The alleged fraud first was uncovered when a number of alleged victims complained to local Hispanic community activists, who relayed their concerns to police. Plainfield Police Detective Edwin Maldonado, who handled the local investigation, in particular cited Flor Gonzalez, director of the city’s Latin American Coalition, a Hispanic-rights nonprofit group.

“This investigation would not have been successful without her,’’ Maldonado said Monday. “She located victims, spoke to us, even met with us (and alleged victims) at her office to break the ice.’‘

STEPPING FORWARD

Rubin said 16 alleged victims have agreed to cooperate with the investigation by delivering statements or testifying in court. But Maldonado — a city native of Puerto Rican heritage who coincidentally grew up in a home on the corner of Watchung Avenue and East Fifth Street, exactly one block south of police headquarters and one block north of the Salvation Army — said he believes the alleged scheme likely affected 75 to 100 people, many of whom remain afraid to come forward.

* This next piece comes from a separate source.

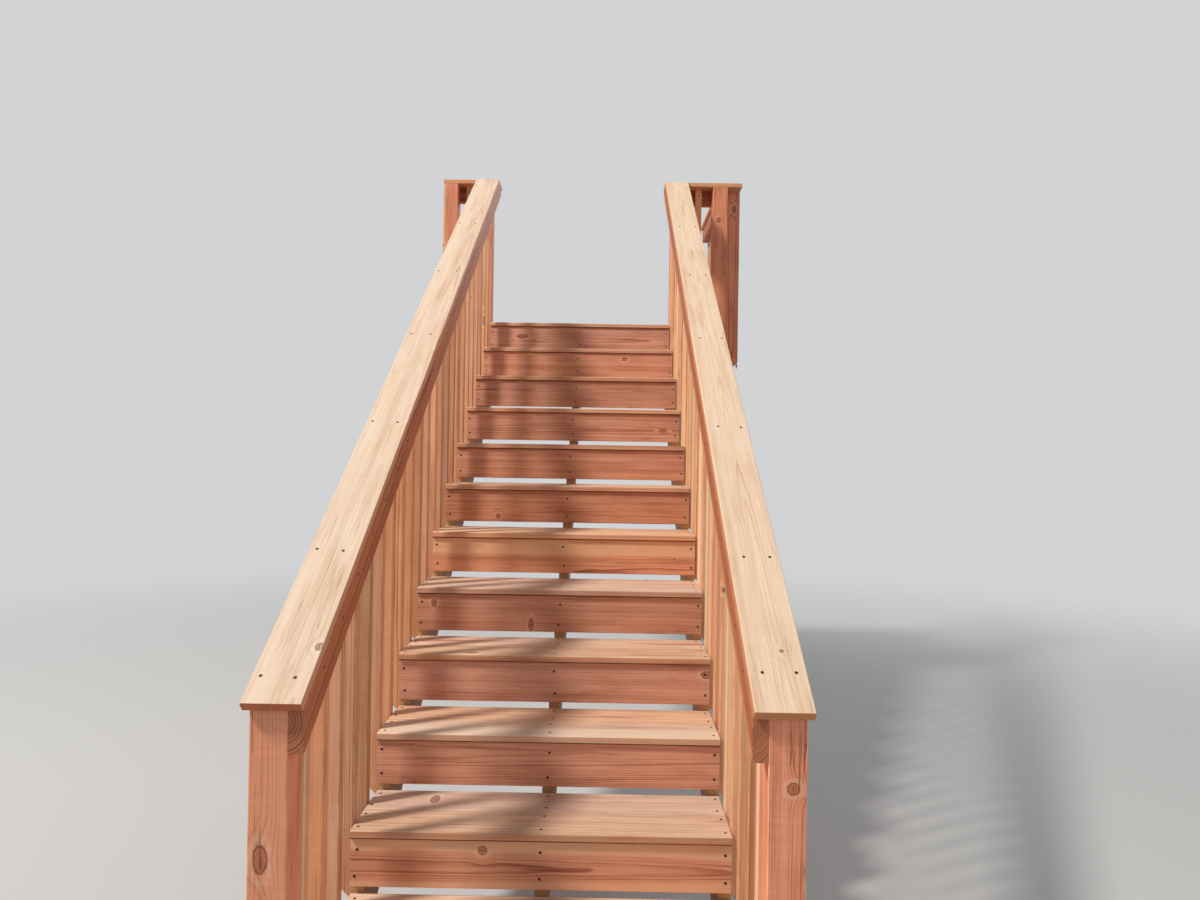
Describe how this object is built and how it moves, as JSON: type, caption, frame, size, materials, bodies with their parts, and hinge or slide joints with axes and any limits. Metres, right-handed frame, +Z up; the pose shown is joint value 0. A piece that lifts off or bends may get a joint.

“That’s entirely possible,’’ Rubin said when asked about the estimate.

Maldonado, displaying on his desk a 5-inch binder and an even larger portable case file he said were devoted solely to documenting Sotelo’s alleged activities, said the case marks the largest of its kind he has worked on during 11 years with the city.

“It was hard to talk to victims. They were afraid; they would make appointments and not show up,’’ Maldonado said, adding that he believes that factor led to the investigation lasting as long as it did. “We’re talking about people who don’t have bank accounts, who don’t have ways to save money ... and they trusted him (Sotelo).’‘

Rubin said her office is in contact with U.S. Citizenship and Immigration Services to seek permission to allow alleged victims who have agreed to cooperate with the investigation to maintain residence here while the case is pending, but added that no such guarantee had been secured as of Tuesday. A 20-year veteran with the prosecutor’s office, Rubin said she has never worked a case of this kind, but added that she believes they are more common than records might indicate.

“It’s just not reported,’’ Rubin said. “The victims are afraid that if they come forward, they (authorities) will put their names out there and tell immigration (services).’‘

According to the prosecutor’s office, the fraud detection unit of the U.S. Citizenship and Immigration Services and The Salvation Army cooperated in the investigation. Henry Thibault, the director of the city’s Salvation Army chapter at the time the alleged fraud occurred and now the head of a chapter in Western Pennsylvania, when contacted Tuesday deferred comment to state Salvation Army representative Nancy Wellbrock. Wellbrock did not immediately return a phone call placed to her office.

Rubin said Sotelo will appear for arraignment before Union County Judge Stuart Peim at 9 a.m. Jan. 25. The investigation into the case remains active, and authorities urge anyone with information to call Detective Johnny Ho at 908-527-4551 or Maldonado at 908-753-3047.